Q: Was it easy meeting people and making friends in Antofagasta? How did you go about meeting new people? 
A: It was not easy for me to make friends, although I am an open person and lived in other countries where making friends and meeting people have been much easier. Chileans seem to be distant, although it might be different in other parts of the country.

Q: Have you made friends with locals, or do you mix mainly with other expats? What advice would you give to new expats looking to make friends in Chile?
A: I have made friends among locals and other expats. The best way is to join some sport or dance activities such as Zumba or yoga.

Working in Chile

Q: Did you have a problem getting a visa or work permit for Chile? Did you tackle the visa process yourself, or did you enlist the services of an immigration consultant?
A: I have done the process myself, which is long and can get complicated. It involves a lot of paperwork and I would recommend checking the steps of the process with various people or institutions as many official workers gave me the wrong information, and it caused me some trouble. 

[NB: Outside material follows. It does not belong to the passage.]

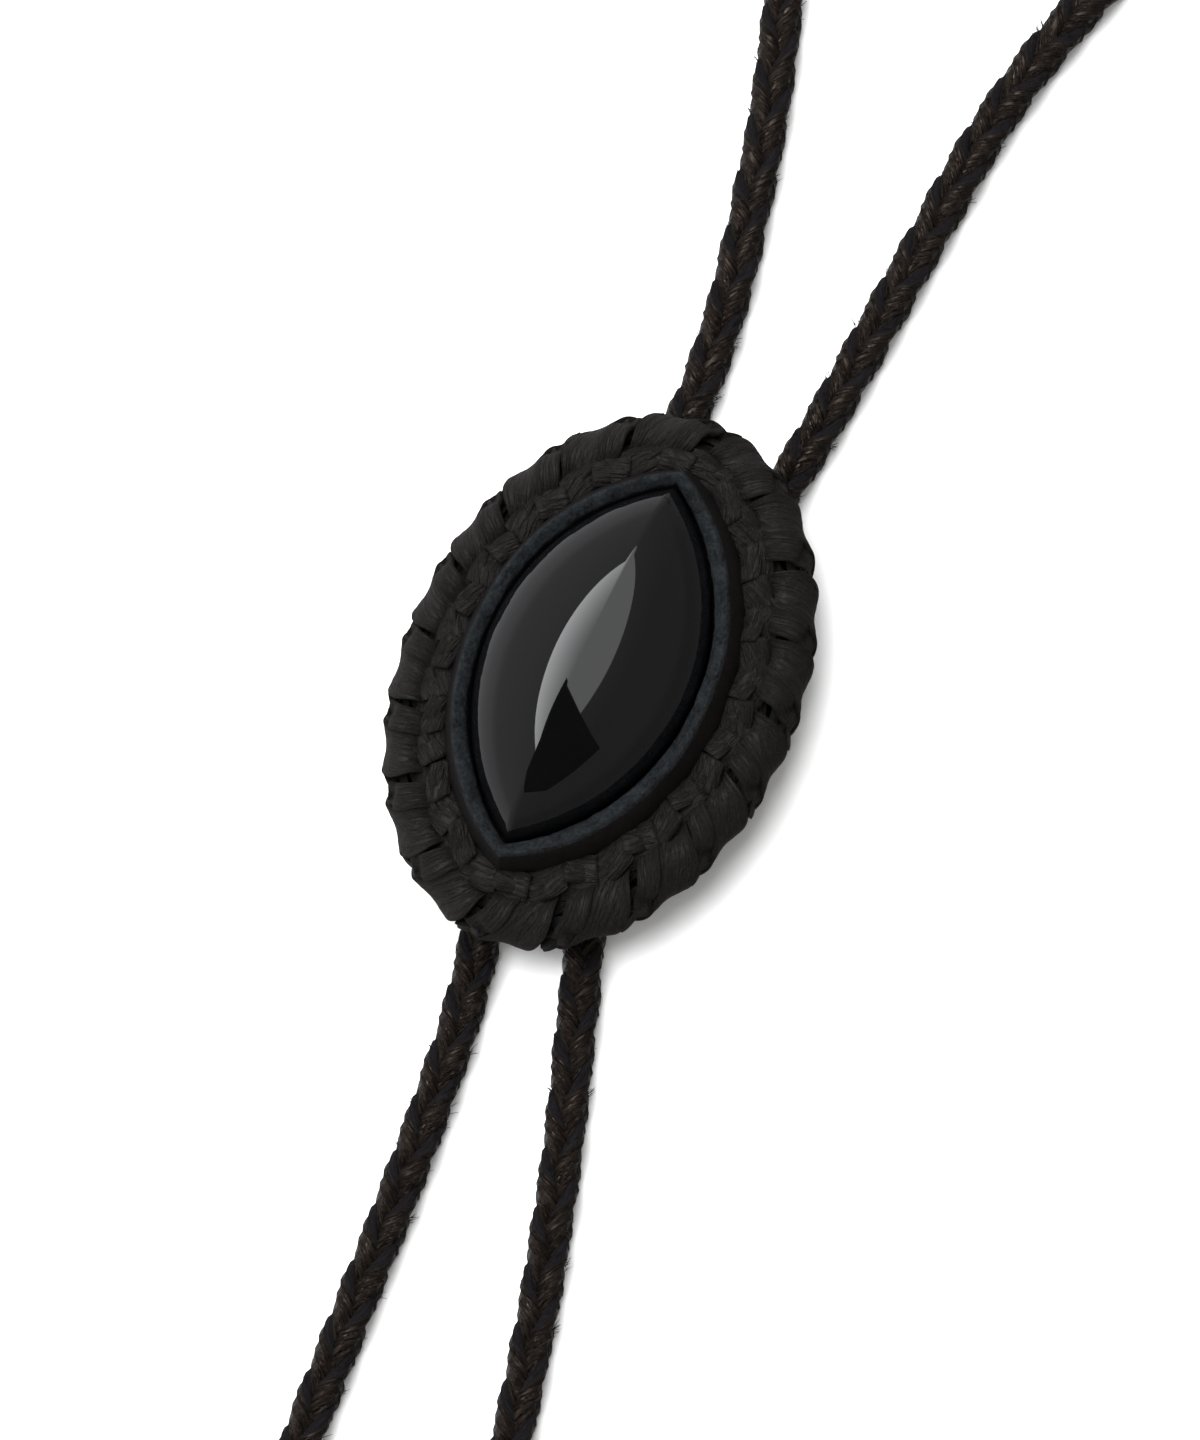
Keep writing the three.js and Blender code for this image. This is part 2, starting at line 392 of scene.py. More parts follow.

Q: What’s the economic climate like in Antofagasta? Do you have any tips for expats looking to find a job there?
A: There are jobs for language teachers, university professors and engineers. The mining industry is big here, so people who have experience with that might find a job easily.

Q: How does the work culture in Chile differ from home? Do you have any tips for expats doing business in Chile?
A: It seems that the way the people run businesses is short-term. They aim to get benefits quickly without planning much ahead. This approach is very different to the European approach, so to offer any business to the locals you need to keep that in mind. Foreign products might be popular, especially gadgets.

Family and children in Chile

Q: Did your spouse or partner have problems adjusting to their new home in Chile? Do you think there are any specific challenges for a trailing spouse?
A: I have met a few families with children and the wives decided to go back home after a few months due to lack of activities and places to go to with children.

Q: What are the schools like in Chile? 
A: Public schools are of very low standards. Private schools are very expensive and some of them seem to be at the level of typical British public schools. 

And finally…

Q: Is there any other advice you would like to offer new expat arrivals in Chile?
A: Take advantage of the landscape and travel as much as you can, although it is not easy from Antofagasta. Life seems to slow down here a bit, and the everyday popular activities I have been doing in Europe are not that easy to be done here. Travelling makes up for that, as Chile has some of the most beautiful landscapes.